Hannah Pittard, The Fates Will Find Their Way
Featured Book
A Eugenides-esque debut charting suburbia and prolonged adolescences
Hannah Pittard’s startling first novel takes one of the most abused forms in all of literature — the “we” narrator — and uses it to craft an elegiac, emotional story about growing up. With notable similarities to Jeffrey Eugenides’s career-launching Virgin Suicides, The Fates Will Find Their Way starts with certainties — Nora Lindell went missing on Halloween — and branches into the much more opaque territories, full of “what-ifs” and “what-might-haves.” Narrated by a group of boys in small-town America, the book uses Nora’s disappearance to let the boys tell their own story of becoming men. As they concoct theories about her fate, their own stories emerge, shifting smoothly between past, present and future. Pittard develops a composite picture of a group of young men on the cusp of adulthood, ably spreading her narrative out over almost a dozen well-drawn characters.
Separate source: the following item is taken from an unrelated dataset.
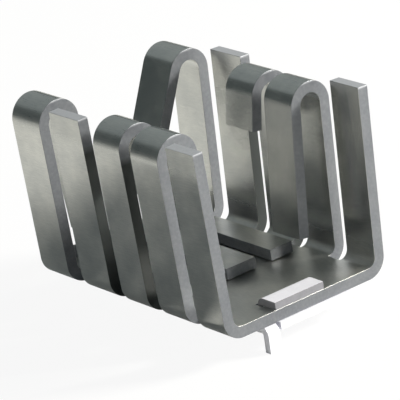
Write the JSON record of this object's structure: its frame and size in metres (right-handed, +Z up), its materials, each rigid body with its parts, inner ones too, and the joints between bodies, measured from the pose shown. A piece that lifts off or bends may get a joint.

Interestingly, as her “we” narrator interrogates the various boys in Nora’s community, The Fates Will Find Their Way develops a compelling take on that most American of landscapes — the suburbs — offering both nostalgia for their safety and simplicity and a warning of their falseness. In its arresting, sometimes purposely unbelievable testimony, it’s a book to send you back to your own adolescence, recalled and seen differently for the experiences of Pittard’s lost boys.